What is the Digital Euro?
The digital euro would be a small revolution, leading to a fully centralized form of central bank money. In tokenized form, it could be technically programmed and controlled-each monetary unit could be assigned conditions, each transaction centrally managed. The ECB would then be the sole issuer and operator of central wallets and the entire account infrastructure.
This raises questions about the future of commercial banks. At best, they could only function as distribution channels-their traditional role as intermediaries in payment transactions would effectively disappear. Lending would then fall into the hands of a largely autonomous central entity, which, needless to say, would be synchronized with the European Union’s objectives. According to its own statements, the ECB aims to develop the digital euro as a “secure, free-of-charge, and privacy-friendly means of payment” that, as is claimed in Frankfurt, is only intended to supplement the use of cash.

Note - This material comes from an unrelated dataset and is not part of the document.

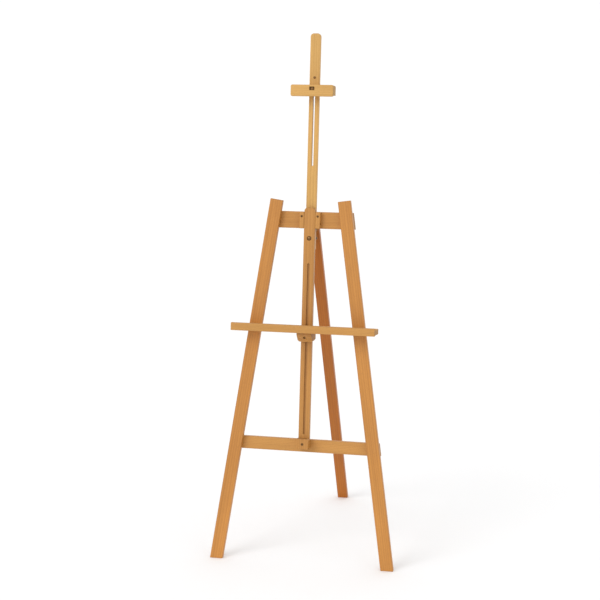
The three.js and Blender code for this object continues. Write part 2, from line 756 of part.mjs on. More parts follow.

Such assurances from the ECB are nothing new, and so the launch of the interaction platform should be interpreted as a media charm offensive-or better: as a kind of transparency simulation that distracts from the real problems of this technology. Participants are pre-selected service providers whose expertise is indispensable for system design and procedural processes. Direct attacks on the monetary sovereignty of individuals or the separation of state and monetary system are not addressed on the platform. A public vote on the future of cash in the eurozone seems more unlikely than ever.